- Directed by: Daniel de la Vega
- Screenplay by: Nicanor Loreti Germán Val Daniel de la Vega
- Produced by: Daniel de la Vega Néstor Sánchez Sotelo
- Starring: Luis Machín Raúl Taibo Viviana Saccone Gerardo Romano Julieta Cardinali Hugo Astar
- Cinematography: Mariano Suárez
- Edited by: Martín Blousson Daniel de la Vega Guille Gatti
- Music by: Claudio Simonetti
- Production companies: Del Toro Films Furia Films Getterson Instituto Nacional de Cine y Artes Audiovisuales (INCAA) Piromania FX Primer Plano Film Group
- Distributed by: Primer Plano Film Group Del Toro Films
- Release date: 8 April 2014 (Argentina);
- Running time: 75 minutes
- Country: Argentina
- Language: Spanish
- Box office: $82,995

= Necrofobia =

Necrofobia is a 2014 Argentine horror thriller film directed by Daniel de la Vega.
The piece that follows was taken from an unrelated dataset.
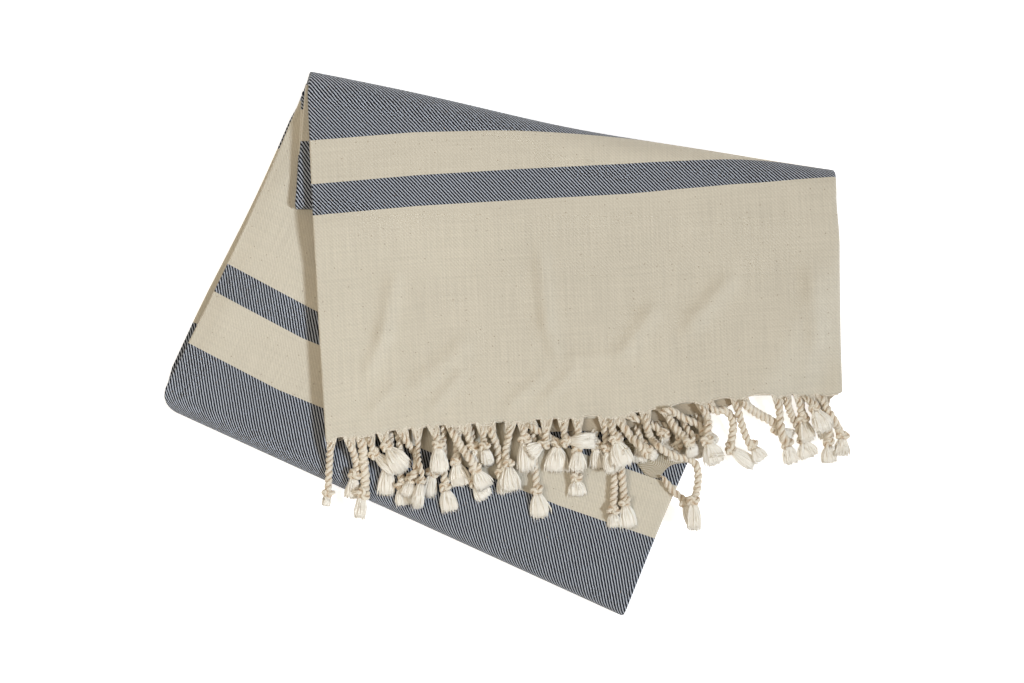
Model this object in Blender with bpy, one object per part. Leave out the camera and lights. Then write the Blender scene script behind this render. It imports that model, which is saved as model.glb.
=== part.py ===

It stars Luis Machín, Raúl Taibo, Viviana Saccone, Gerardo Romano and Julieta Cardinali.
==Plot==
Dante is a tailor whose innate fear to death becomes phobia when his twin brother dies. From that point on Dante's mental stability starts to crumble, while a series of mysterious deaths in his family for what he is accused of will lead him to fight for proving his innocence.